## DIRECTIONS FOR THIS TASK
Set down exactly the lines of the listing below, please, beginning with the first and ending with the line that holds "return material".

>> start

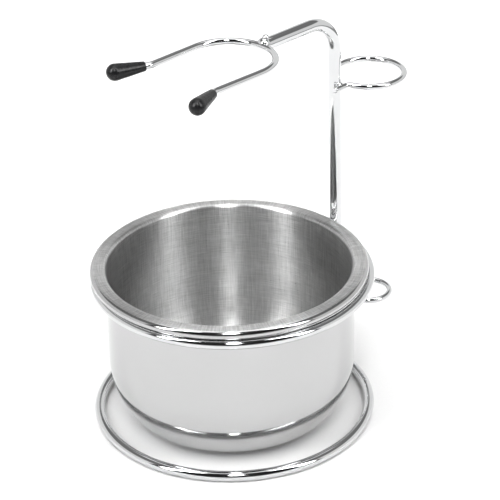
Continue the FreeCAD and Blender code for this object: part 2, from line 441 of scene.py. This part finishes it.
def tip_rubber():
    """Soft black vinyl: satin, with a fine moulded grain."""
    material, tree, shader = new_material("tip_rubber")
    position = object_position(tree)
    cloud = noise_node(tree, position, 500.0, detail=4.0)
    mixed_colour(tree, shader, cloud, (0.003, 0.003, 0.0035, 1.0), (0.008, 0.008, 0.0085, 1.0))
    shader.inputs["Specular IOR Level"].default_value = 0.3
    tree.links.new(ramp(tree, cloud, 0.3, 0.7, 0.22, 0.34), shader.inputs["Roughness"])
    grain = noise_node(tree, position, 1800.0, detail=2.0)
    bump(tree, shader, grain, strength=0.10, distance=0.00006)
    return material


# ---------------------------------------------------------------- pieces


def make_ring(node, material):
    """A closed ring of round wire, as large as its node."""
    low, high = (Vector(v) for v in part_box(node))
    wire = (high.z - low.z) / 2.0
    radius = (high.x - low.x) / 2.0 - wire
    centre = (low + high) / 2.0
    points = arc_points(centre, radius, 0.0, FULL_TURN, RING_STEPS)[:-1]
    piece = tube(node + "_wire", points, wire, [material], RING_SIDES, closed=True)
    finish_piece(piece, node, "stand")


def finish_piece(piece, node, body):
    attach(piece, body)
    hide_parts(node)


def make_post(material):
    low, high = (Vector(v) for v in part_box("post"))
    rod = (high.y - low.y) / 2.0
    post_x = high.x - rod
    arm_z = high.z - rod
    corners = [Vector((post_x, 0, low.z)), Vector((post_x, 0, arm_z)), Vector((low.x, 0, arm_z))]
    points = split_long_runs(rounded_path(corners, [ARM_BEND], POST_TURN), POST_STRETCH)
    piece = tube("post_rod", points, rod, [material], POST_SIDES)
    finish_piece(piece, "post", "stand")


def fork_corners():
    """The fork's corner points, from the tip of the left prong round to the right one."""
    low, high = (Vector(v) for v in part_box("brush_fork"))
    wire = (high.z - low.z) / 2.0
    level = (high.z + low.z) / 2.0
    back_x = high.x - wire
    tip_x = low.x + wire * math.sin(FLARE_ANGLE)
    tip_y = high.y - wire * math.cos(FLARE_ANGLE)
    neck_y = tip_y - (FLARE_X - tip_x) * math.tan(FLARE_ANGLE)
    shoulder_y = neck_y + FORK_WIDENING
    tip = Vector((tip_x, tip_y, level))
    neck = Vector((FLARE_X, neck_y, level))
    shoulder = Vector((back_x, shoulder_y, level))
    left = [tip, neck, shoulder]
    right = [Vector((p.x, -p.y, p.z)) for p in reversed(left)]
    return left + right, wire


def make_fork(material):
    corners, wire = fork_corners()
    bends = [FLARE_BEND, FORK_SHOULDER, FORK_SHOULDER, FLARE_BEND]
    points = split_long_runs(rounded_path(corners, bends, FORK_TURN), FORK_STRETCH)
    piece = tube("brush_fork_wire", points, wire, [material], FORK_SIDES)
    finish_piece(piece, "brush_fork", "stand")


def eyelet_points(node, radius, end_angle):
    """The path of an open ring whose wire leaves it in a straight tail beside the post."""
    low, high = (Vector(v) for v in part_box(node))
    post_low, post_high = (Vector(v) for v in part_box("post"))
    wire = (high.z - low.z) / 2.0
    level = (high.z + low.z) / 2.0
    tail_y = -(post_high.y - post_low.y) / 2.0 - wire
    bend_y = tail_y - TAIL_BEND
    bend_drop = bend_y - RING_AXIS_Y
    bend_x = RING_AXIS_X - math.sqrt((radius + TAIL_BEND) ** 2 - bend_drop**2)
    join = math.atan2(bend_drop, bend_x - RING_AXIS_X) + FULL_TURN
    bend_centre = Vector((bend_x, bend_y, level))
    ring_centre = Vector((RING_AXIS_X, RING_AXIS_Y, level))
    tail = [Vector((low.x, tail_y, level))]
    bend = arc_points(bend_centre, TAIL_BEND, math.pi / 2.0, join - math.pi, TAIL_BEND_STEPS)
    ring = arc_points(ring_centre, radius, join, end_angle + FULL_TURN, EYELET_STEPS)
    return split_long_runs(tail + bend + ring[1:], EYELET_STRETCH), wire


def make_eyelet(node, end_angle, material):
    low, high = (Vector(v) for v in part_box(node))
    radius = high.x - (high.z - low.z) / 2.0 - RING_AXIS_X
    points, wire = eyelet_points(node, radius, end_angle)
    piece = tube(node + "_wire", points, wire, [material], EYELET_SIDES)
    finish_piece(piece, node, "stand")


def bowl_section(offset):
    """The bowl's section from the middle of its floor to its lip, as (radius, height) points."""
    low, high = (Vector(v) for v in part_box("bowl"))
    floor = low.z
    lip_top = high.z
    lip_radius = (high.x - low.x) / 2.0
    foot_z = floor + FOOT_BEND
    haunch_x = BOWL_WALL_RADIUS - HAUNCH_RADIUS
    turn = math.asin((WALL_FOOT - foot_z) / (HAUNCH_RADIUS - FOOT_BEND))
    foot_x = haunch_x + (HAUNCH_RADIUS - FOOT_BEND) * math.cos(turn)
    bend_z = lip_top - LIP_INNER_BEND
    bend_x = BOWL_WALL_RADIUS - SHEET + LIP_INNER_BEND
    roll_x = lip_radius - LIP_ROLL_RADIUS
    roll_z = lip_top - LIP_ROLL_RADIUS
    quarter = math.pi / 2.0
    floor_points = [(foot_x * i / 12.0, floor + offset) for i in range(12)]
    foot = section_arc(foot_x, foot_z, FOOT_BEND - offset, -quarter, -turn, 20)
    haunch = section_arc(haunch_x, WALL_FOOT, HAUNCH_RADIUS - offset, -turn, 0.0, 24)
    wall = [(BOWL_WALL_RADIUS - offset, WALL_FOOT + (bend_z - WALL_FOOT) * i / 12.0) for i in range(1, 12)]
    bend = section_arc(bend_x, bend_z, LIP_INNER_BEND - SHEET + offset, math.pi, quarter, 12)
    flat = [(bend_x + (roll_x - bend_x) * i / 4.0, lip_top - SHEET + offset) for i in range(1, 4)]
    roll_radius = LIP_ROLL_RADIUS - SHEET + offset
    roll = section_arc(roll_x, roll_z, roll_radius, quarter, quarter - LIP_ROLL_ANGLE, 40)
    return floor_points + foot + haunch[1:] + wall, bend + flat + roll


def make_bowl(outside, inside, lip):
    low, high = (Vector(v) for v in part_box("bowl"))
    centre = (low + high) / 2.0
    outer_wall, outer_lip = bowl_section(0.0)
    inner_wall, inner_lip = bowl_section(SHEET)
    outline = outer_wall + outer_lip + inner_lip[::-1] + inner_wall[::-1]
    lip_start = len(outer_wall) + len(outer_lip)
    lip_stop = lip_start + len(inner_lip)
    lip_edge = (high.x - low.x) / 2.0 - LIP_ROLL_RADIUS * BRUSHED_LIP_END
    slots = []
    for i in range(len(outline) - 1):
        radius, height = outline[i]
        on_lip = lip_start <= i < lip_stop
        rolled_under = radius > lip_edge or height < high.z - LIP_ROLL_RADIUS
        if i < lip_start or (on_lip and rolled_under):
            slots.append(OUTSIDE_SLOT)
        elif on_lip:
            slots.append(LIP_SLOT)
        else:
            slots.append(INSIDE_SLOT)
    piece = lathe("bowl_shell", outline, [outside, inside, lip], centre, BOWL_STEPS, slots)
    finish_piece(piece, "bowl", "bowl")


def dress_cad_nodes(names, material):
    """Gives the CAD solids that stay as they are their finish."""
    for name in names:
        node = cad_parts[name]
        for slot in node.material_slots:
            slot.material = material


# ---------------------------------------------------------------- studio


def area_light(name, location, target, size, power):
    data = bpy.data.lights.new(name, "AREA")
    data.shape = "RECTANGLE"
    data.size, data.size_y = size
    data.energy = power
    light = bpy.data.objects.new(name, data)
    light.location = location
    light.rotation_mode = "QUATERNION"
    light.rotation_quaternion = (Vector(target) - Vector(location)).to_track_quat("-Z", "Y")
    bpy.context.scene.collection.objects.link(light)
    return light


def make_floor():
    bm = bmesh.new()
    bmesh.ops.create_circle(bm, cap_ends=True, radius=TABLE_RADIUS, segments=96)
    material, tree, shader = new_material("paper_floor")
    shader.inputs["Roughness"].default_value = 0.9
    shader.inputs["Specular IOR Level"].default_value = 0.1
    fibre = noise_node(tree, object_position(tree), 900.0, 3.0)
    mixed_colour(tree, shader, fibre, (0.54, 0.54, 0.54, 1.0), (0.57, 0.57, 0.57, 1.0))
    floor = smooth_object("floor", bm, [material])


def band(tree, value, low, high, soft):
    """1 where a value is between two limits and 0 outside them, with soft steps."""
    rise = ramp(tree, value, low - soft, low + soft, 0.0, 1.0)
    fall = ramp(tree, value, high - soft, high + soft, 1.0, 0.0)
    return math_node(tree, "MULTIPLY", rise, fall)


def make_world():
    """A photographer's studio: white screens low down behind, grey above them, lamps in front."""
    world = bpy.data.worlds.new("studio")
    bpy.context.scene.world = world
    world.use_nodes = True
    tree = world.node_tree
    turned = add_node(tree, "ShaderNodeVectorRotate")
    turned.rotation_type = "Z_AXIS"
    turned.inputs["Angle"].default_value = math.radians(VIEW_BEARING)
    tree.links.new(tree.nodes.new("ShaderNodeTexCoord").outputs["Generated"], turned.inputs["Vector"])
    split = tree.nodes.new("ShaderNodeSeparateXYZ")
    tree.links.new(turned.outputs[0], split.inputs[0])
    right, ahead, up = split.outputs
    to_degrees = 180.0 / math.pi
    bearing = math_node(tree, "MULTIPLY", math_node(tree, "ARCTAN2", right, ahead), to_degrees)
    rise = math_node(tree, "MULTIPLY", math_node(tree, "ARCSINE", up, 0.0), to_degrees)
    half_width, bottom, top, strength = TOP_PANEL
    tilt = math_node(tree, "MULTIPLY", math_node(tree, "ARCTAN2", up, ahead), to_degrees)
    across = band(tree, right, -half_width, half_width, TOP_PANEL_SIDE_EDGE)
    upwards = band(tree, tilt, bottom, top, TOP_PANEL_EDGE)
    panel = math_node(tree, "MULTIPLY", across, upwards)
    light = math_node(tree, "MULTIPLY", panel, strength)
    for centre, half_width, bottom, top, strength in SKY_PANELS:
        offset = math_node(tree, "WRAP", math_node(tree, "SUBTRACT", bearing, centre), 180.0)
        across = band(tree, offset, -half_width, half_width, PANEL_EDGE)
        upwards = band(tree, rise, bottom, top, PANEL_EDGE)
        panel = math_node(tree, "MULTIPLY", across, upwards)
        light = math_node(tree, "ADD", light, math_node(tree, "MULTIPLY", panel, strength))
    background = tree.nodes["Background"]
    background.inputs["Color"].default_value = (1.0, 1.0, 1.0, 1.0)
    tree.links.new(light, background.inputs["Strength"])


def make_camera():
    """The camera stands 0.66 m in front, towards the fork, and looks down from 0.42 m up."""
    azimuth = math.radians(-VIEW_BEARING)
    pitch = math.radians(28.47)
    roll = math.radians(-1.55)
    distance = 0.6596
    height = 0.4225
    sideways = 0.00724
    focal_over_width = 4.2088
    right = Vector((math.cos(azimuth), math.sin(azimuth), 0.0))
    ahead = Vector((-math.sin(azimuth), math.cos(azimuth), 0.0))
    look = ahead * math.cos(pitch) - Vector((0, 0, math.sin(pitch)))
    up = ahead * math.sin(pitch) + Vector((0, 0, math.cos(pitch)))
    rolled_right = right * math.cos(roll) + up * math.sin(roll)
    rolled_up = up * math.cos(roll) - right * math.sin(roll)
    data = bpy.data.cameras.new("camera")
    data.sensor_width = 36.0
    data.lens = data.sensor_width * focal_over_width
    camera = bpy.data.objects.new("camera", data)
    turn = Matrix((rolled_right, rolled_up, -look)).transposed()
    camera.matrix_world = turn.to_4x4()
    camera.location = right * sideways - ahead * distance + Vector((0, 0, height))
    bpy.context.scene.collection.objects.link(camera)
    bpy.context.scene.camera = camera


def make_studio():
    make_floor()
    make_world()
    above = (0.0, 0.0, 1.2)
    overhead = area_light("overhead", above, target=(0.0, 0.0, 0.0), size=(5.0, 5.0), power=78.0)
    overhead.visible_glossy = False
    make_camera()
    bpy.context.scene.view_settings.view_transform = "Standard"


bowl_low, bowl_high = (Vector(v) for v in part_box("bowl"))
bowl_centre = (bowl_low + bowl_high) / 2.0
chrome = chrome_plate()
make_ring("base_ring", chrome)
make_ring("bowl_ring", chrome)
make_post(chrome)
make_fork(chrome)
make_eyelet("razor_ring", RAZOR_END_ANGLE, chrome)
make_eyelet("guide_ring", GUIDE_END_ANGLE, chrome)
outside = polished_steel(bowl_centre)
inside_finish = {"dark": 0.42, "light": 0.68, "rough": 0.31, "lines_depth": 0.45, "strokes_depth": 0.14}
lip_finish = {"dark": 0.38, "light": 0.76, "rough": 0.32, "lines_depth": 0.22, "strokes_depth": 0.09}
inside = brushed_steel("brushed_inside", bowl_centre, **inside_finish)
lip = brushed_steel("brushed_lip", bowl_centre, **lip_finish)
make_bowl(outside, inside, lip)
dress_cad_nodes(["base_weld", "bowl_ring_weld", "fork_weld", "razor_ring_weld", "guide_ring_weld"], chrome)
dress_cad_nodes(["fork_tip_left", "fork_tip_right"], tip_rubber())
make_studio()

>> end

## CORRECT ANSWER
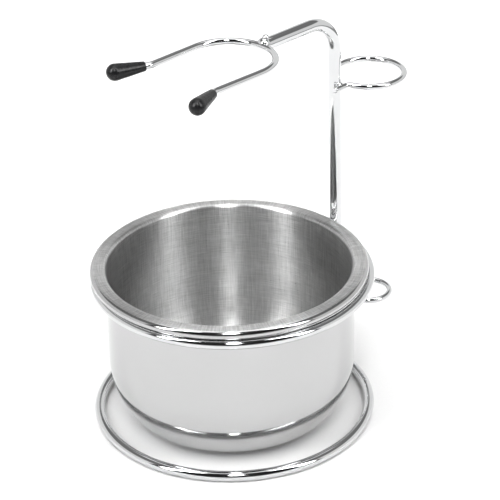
Continue the FreeCAD and Blender code for this object: part 2, from line 441 of scene.py. This part finishes it.
def tip_rubber():
    """Soft black vinyl: satin, with a fine moulded grain."""
    material, tree, shader = new_material("tip_rubber")
    position = object_position(tree)
    cloud = noise_node(tree, position, 500.0, detail=4.0)
    mixed_colour(tree, shader, cloud, (0.003, 0.003, 0.0035, 1.0), (0.008, 0.008, 0.0085, 1.0))
    shader.inputs["Specular IOR Level"].default_value = 0.3
    tree.links.new(ramp(tree, cloud, 0.3, 0.7, 0.22, 0.34), shader.inputs["Roughness"])
    grain = noise_node(tree, position, 1800.0, detail=2.0)
    bump(tree, shader, grain, strength=0.10, distance=0.00006)
    return material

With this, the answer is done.